Timer-XL: Long-Context Transformers for Unified Time Series Forecasting
Yong Liu, Guo Qin, Xiangdong Huang, Jianmin Wang, Mingsheng Long
TL;DR
Timer-XL addresses the context bottleneck in time series forecasting by introducing a decoder-only Transformer that treats forecasting as multivariate next-token prediction. It introduces TimeAttention with a Kronecker-based masking scheme and RoPE temporal embeddings to capture fine-grained intra- and inter-series dependencies, enabling long-context forecasting with thousands of patch tokens ($NT$).
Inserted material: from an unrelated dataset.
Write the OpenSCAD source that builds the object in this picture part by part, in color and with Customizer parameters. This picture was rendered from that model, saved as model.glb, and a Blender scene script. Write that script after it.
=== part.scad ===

The approach yields state-of-the-art results across univariate, multivariate, and covariate-informed benchmarks, and demonstrates strong zero-shot performance after large-scale pre-training, highlighting its potential as a foundation model for time series. The work provides practical mechanisms for incorporating covariates and exogenous variables while maintaining causality, offering scalable, one-for-all forecasting capabilities with broad applicability in real-world domains.
Abstract
We present Timer-XL, a causal Transformer for unified time series forecasting. To uniformly predict multidimensional time series, we generalize next token prediction, predominantly adopted for 1D token sequences, to multivariate next token prediction. The paradigm formulates various forecasting tasks as a long-context prediction problem. We opt for decoder-only Transformers that capture causal dependencies from varying-length contexts for unified forecasting, making predictions on non-stationary univariate time series, multivariate series with complicated dynamics and correlations, as well as covariate-informed contexts that include exogenous variables. Technically, we propose a universal TimeAttention to capture fine-grained intra- and inter-series dependencies of flattened time series tokens (patches), which is further enhanced by deft position embedding for temporal causality and variable equivalence. Timer-XL achieves state-of-the-art performance across task-specific forecasting benchmarks through a unified approach. Based on large-scale pre-training, Timer-XL achieves state-of-the-art zero-shot performance, making it a promising architecture for pre-trained time series models. Code is available at this repository: https://github.com/thuml/Timer-XL.